§ Written instruction:
Below are some records; quote exactly the lines from the one that contains "Reconstruct the object" through the one that contains "from itertools import combinations, product", inclusive, and no others.

§ Data supplied:
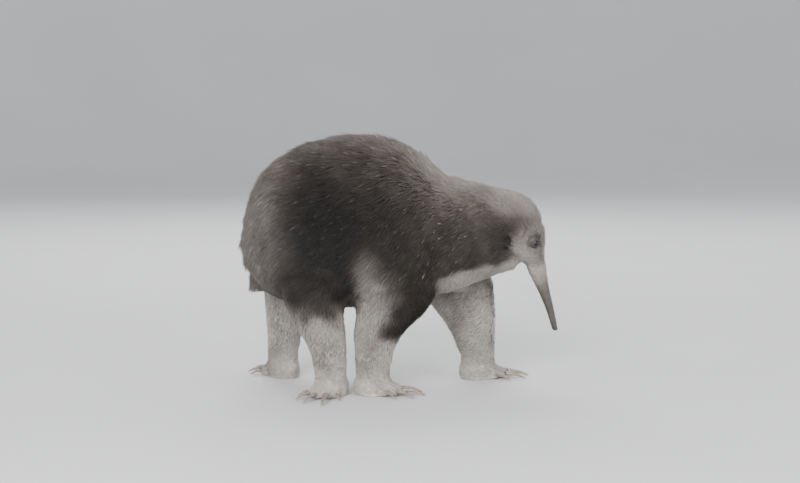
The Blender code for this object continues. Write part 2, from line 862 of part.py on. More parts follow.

---

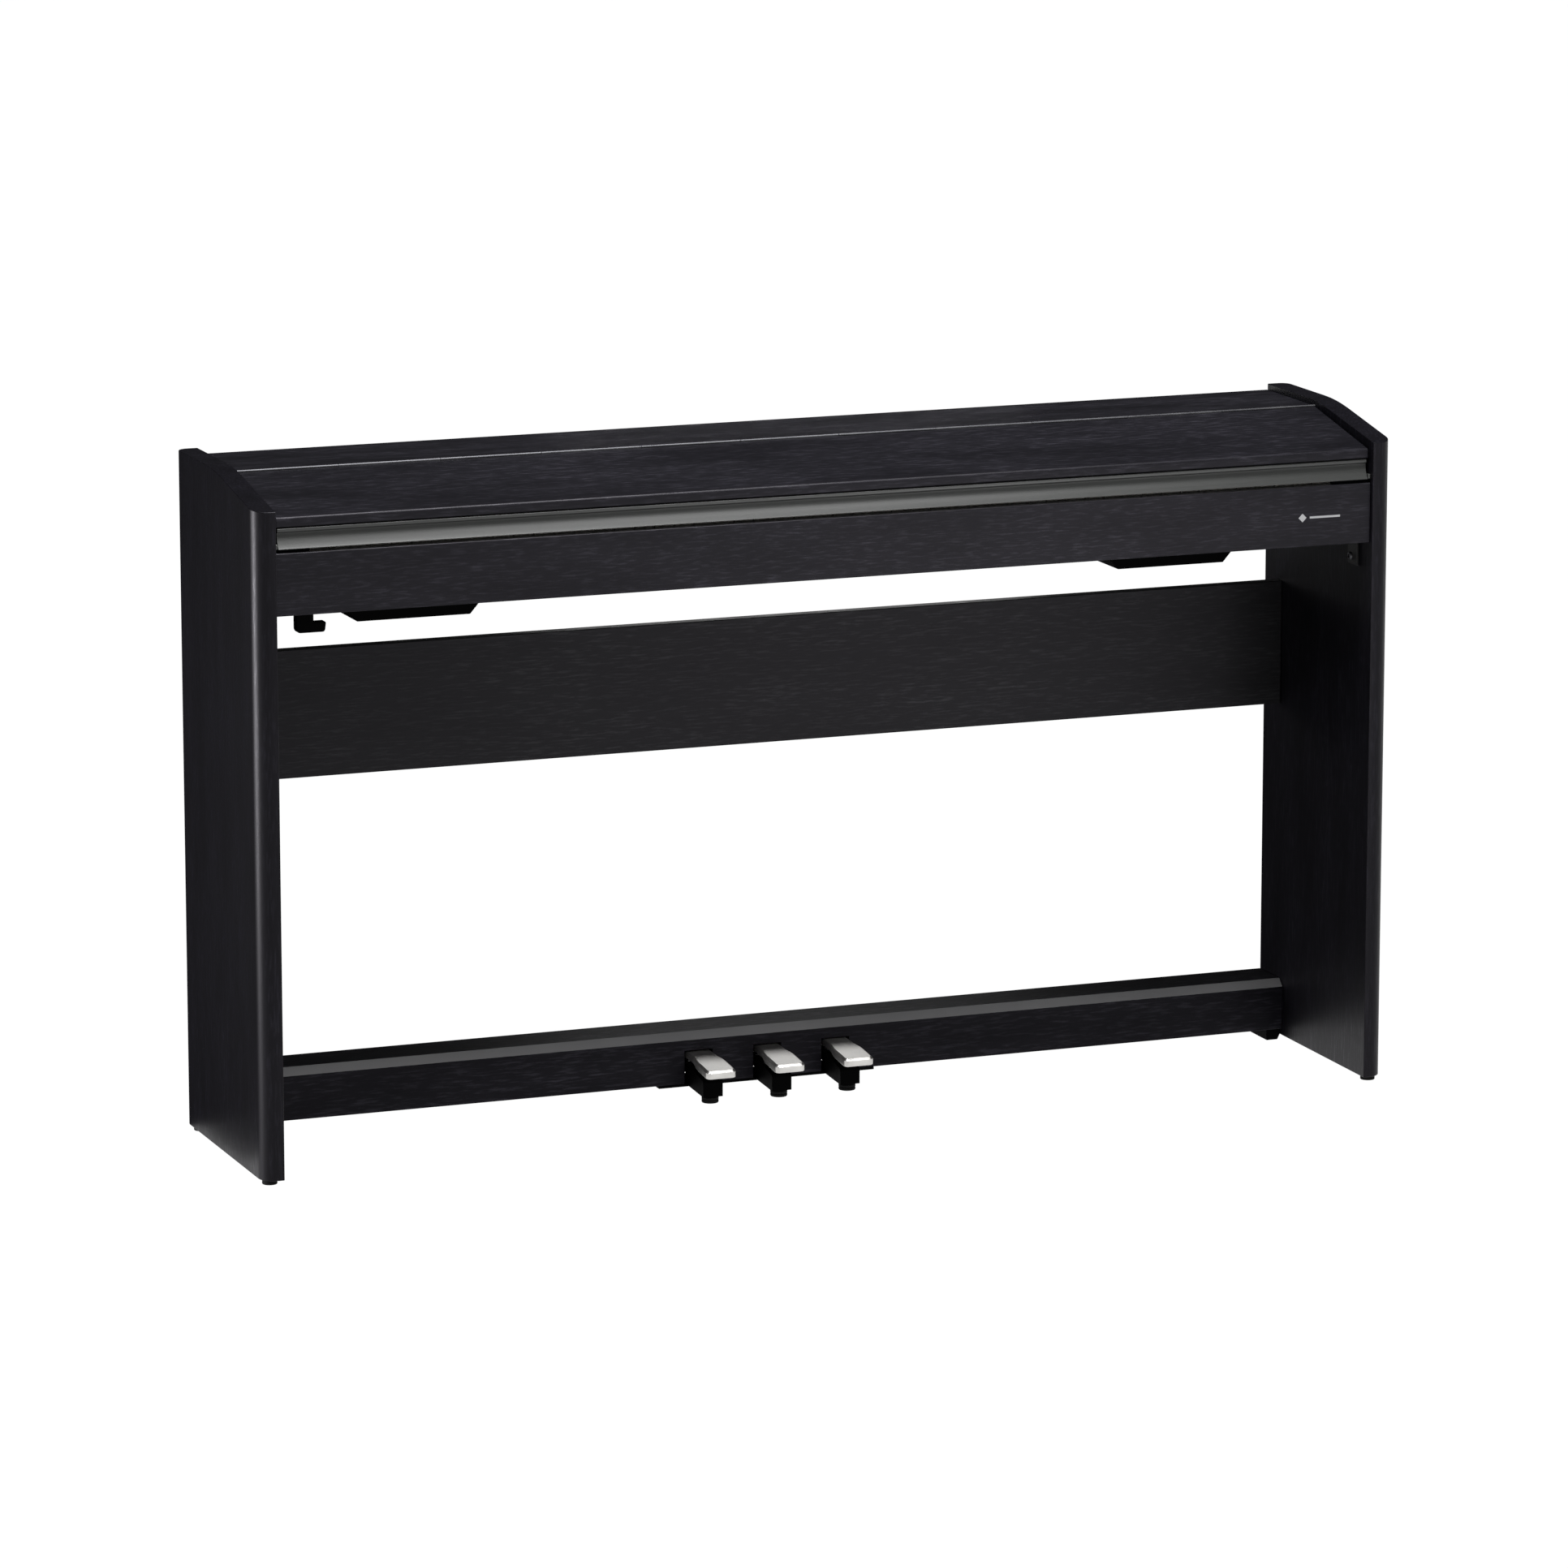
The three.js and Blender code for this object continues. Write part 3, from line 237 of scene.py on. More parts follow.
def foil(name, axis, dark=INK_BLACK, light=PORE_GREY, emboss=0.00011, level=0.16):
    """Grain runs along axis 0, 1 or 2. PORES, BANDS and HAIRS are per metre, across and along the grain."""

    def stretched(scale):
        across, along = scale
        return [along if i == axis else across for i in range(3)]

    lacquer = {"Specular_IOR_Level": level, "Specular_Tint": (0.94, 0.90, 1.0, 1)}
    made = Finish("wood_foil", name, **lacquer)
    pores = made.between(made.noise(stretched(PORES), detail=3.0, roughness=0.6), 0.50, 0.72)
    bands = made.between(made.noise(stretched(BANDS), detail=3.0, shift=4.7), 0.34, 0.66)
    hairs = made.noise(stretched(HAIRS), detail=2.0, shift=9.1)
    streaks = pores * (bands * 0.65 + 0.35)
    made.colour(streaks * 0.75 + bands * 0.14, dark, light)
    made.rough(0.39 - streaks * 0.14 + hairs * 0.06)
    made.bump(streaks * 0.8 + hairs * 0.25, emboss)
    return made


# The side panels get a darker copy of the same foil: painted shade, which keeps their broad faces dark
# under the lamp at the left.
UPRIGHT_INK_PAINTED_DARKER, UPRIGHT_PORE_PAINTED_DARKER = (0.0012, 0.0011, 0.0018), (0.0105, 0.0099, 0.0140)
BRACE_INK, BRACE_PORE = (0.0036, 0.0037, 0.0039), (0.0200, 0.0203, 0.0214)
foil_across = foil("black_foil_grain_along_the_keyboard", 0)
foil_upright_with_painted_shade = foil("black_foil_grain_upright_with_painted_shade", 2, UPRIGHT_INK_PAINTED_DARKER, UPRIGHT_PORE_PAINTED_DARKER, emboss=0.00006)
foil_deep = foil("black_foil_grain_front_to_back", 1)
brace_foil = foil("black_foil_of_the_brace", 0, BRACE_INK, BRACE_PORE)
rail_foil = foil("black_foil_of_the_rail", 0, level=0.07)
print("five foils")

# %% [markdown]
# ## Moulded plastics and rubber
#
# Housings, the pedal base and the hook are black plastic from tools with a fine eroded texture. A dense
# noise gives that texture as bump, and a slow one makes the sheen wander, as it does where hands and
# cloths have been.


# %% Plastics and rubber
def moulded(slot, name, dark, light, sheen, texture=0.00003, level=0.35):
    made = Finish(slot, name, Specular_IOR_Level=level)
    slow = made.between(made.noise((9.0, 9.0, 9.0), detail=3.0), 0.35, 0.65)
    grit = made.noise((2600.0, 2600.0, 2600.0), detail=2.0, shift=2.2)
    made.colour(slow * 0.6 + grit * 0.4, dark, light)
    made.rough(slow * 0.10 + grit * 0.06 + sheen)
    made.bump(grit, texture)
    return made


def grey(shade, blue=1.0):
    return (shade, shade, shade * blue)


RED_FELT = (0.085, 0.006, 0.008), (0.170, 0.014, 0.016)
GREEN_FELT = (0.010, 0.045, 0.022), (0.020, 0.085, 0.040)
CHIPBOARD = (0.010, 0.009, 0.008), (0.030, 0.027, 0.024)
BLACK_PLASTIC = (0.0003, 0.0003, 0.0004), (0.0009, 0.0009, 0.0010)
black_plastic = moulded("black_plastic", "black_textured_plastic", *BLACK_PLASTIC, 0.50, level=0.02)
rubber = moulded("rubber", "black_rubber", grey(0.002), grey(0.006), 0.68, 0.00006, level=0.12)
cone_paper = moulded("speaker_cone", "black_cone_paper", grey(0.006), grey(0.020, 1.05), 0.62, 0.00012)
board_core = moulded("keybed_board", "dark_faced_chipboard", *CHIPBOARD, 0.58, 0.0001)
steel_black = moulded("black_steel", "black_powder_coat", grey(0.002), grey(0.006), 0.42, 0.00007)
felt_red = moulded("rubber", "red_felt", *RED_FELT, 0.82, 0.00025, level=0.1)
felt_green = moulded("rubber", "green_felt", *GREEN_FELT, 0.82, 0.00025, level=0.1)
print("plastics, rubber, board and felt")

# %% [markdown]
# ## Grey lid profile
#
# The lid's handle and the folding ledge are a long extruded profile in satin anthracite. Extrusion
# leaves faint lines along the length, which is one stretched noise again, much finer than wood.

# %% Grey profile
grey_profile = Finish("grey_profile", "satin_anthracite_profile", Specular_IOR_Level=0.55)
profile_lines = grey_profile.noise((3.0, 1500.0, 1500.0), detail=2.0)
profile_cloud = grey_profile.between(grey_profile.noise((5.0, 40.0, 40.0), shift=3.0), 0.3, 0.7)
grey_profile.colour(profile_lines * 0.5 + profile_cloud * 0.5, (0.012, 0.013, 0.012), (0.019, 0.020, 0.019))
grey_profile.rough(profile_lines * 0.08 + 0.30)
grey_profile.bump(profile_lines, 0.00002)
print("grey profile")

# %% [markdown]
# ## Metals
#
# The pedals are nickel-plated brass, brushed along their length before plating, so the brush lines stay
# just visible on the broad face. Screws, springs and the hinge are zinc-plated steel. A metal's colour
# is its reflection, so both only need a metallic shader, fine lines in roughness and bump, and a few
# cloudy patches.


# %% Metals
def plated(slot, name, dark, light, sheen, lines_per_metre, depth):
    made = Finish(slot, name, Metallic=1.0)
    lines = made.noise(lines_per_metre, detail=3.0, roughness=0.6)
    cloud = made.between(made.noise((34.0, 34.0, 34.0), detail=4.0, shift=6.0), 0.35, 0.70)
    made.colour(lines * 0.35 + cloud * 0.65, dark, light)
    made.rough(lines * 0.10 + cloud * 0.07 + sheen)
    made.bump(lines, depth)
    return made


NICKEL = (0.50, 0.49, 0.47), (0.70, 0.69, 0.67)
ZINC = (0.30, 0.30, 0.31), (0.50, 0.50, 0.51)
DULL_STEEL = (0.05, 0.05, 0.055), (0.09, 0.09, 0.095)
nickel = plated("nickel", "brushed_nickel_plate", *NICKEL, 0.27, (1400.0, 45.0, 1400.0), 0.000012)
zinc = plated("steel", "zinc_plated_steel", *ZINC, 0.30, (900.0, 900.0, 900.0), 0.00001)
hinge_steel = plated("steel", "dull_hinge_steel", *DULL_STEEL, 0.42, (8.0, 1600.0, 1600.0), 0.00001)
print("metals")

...

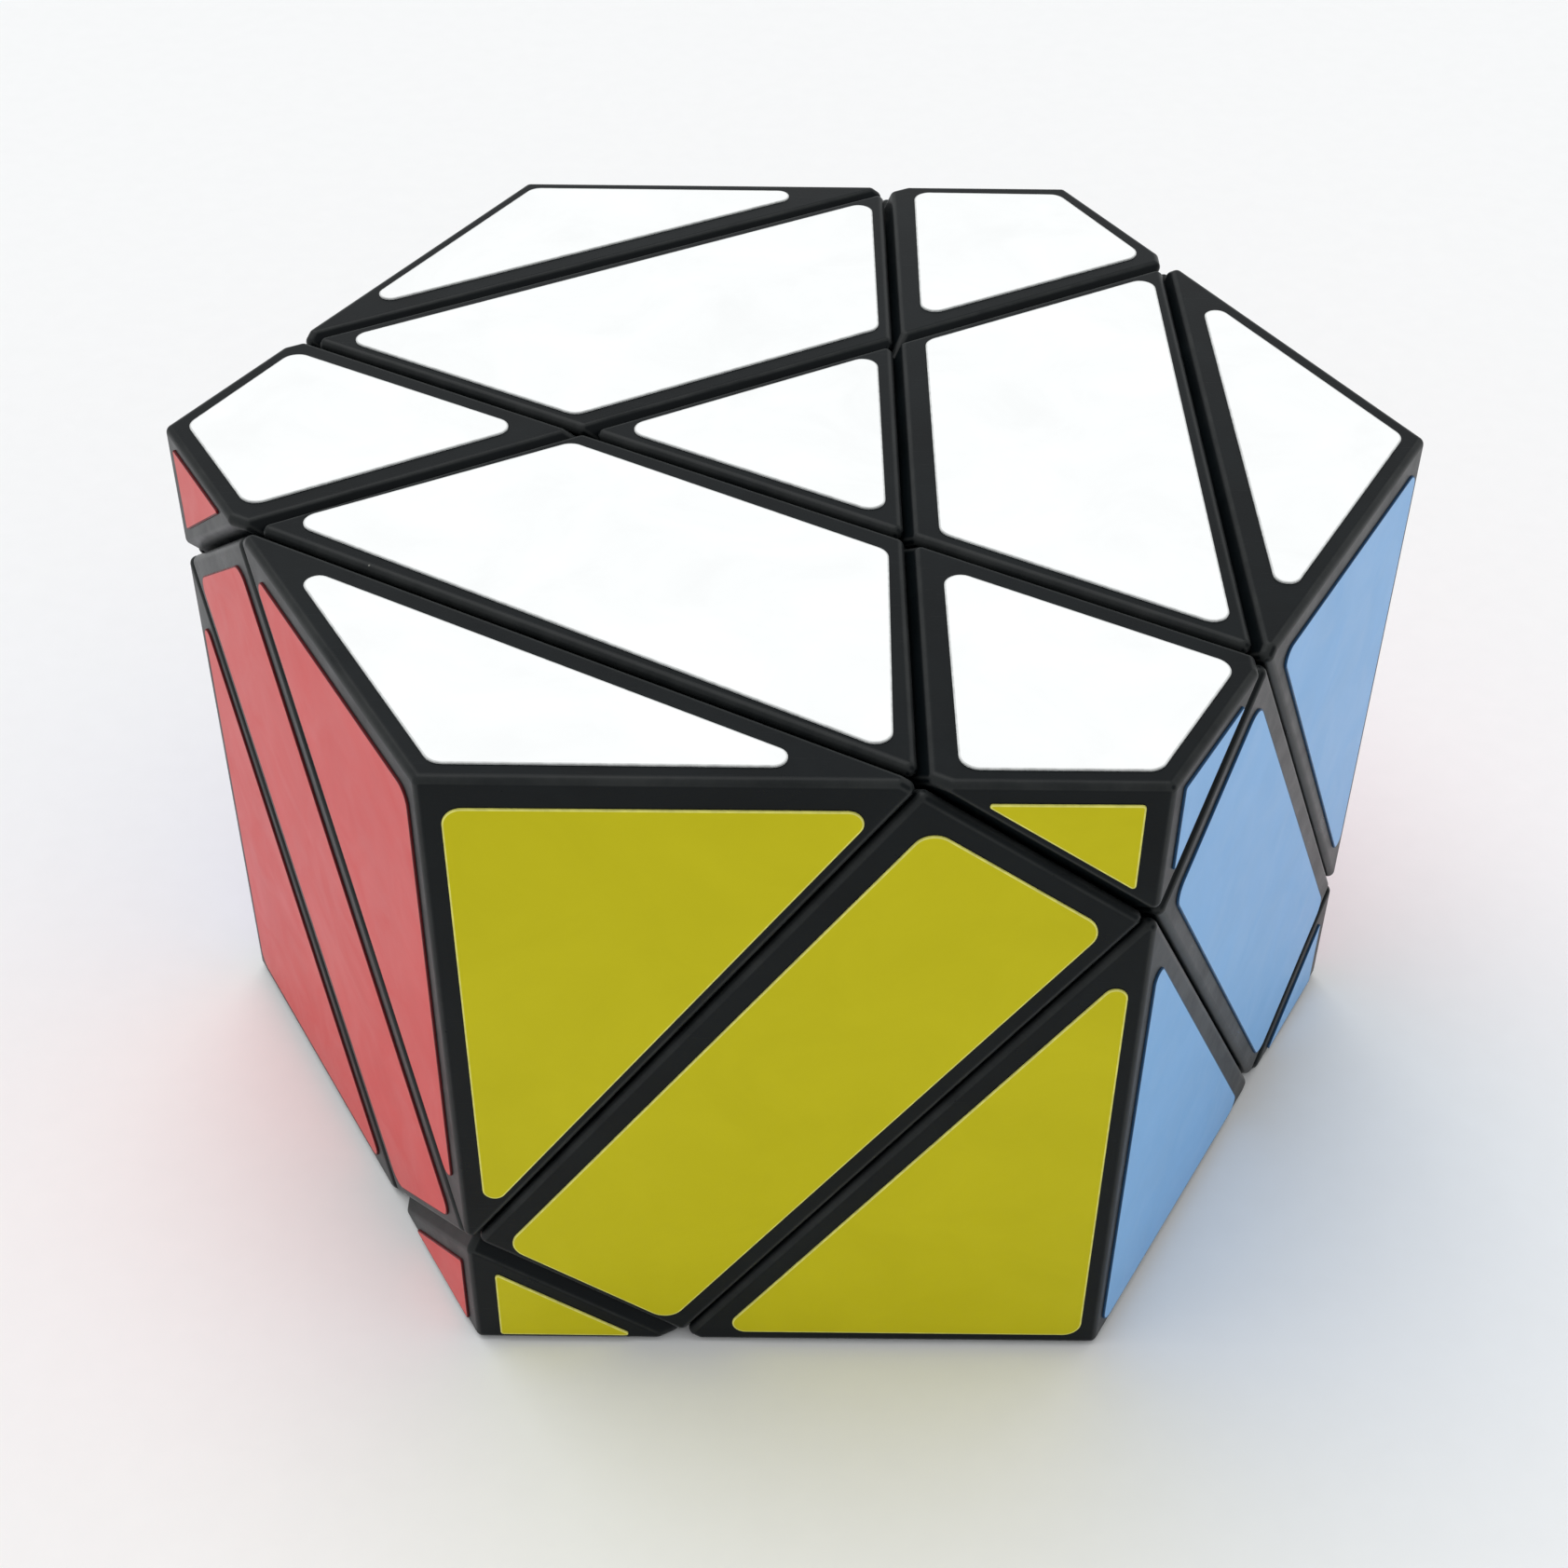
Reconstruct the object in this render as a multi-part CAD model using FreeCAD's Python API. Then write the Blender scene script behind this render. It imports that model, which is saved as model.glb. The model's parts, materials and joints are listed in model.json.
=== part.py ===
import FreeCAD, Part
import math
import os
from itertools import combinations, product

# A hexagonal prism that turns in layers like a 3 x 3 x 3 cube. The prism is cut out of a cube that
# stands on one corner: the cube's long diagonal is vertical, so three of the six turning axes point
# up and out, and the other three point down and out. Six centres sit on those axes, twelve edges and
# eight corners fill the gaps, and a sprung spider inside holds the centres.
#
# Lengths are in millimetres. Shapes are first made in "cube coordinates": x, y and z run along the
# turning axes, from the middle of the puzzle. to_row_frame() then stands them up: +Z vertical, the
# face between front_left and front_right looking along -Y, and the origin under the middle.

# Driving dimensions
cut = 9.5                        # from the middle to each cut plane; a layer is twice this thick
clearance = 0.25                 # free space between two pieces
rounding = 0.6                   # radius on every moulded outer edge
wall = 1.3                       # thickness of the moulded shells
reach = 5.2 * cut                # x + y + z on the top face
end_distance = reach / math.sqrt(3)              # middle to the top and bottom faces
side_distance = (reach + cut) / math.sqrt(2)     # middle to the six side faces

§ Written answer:
Reconstruct the object in this render as a multi-part CAD model using FreeCAD's Python API. Then write the Blender scene script behind this render. It imports that model, which is saved as model.glb. The model's parts, materials and joints are listed in model.json.
=== part.py ===
import FreeCAD, Part
import math
import os
from itertools import combinations, product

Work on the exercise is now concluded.